• TASK TO CARRY OUT: Copy out the data below verbatim.

Start MATERIAL

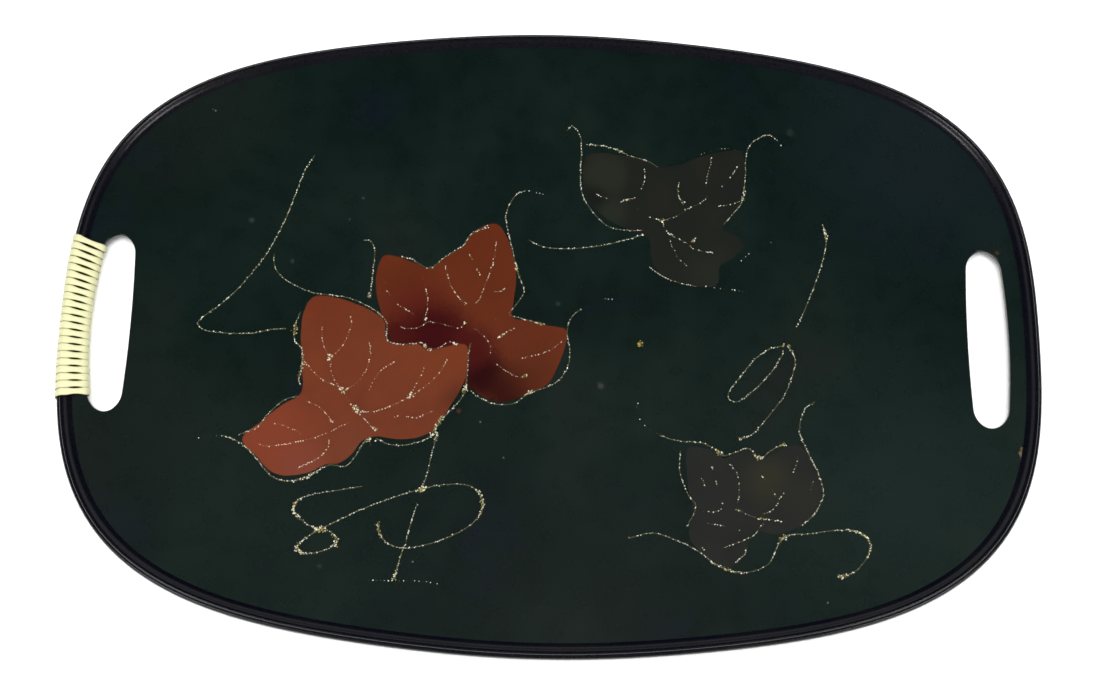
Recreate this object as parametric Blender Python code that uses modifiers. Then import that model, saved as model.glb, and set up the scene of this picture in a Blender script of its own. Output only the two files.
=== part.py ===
"""Lacquered serving tray: an oval panel with two hand slots, a moulded rim, one cane-wrapped grip,
painted leaves and raised glitter strokes. Metres, +Z up, origin at the middle of the underside."""
import bpy
import bmesh
from math import atan2, cos, pi, radians, sin, sqrt
from mathutils import Vector

MM = 0.001
GAP = 0.3 * MM

# plan of the tray: a squared-off oval, half sizes of its outermost edge
HALF_LENGTH = 250.0 * MM
HALF_DEPTH = 166.1 * MM
OVAL_POWER = 3.25
OVAL_SWELL = 0.0174
OVAL_STEPS = 96
TANGENT_STEP = 0.001

# heights
PLATEAU_BOTTOM = 0.0
PANEL_BOTTOM = 4.5 * MM
PANEL_TOP = 8.5 * MM
LEAF_THICK = 0.2 * MM
STROKE_RADIUS = 0.4 * MM
LEAF_BOTTOM = PANEL_TOP + GAP
STROKE_HEIGHT = LEAF_BOTTOM + LEAF_THICK + GAP + STROKE_RADIUS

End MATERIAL

• WRITTEN RESPONSE:
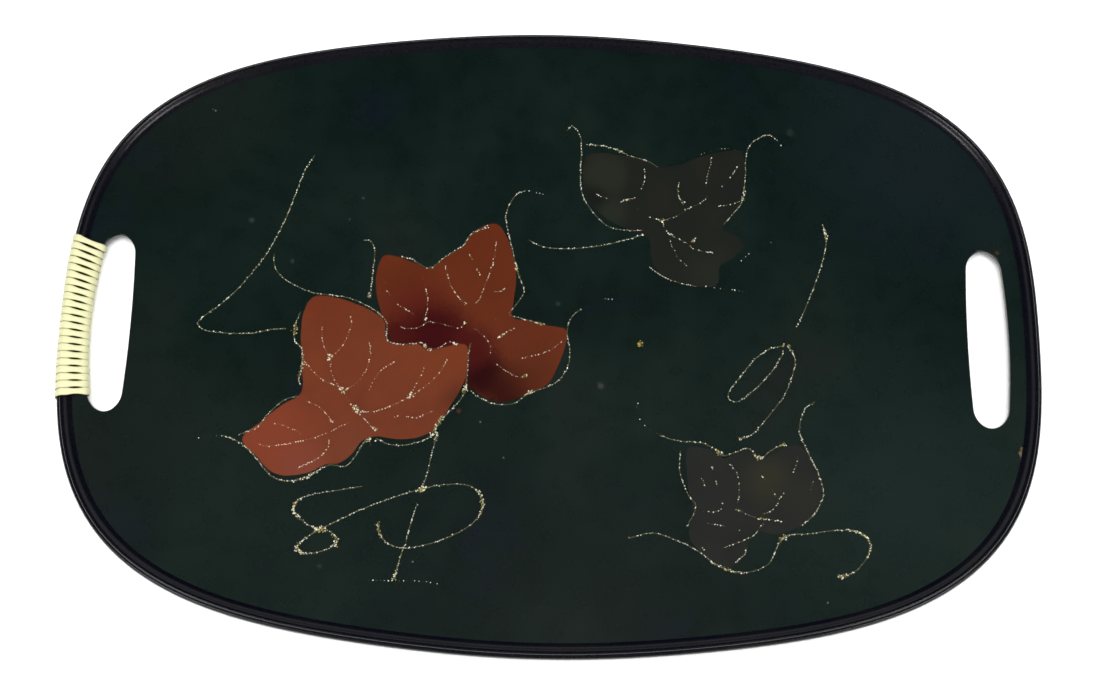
Recreate this object as parametric Blender Python code that uses modifiers. Then import that model, saved as model.glb, and set up the scene of this picture in a Blender script of its own. Output only the two files.
=== part.py ===
"""Lacquered serving tray: an oval panel with two hand slots, a moulded rim, one cane-wrapped grip,
painted leaves and raised glitter strokes. Metres, +Z up, origin at the middle of the underside."""
import bpy
import bmesh
from math import atan2, cos, pi, radians, sin, sqrt
from mathutils import Vector

MM = 0.001
GAP = 0.3 * MM

# plan of the tray: a squared-off oval, half sizes of its outermost edge
HALF_LENGTH = 250.0 * MM
HALF_DEPTH = 166.1 * MM
OVAL_POWER = 3.25
OVAL_SWELL = 0.0174
OVAL_STEPS = 96
TANGENT_STEP = 0.001

# heights
PLATEAU_BOTTOM = 0.0
PANEL_BOTTOM = 4.5 * MM
PANEL_TOP = 8.5 * MM
LEAF_THICK = 0.2 * MM
STROKE_RADIUS = 0.4 * MM
LEAF_BOTTOM = PANEL_TOP + GAP
STROKE_HEIGHT = LEAF_BOTTOM + LEAF_THICK + GAP + STROKE_RADIUS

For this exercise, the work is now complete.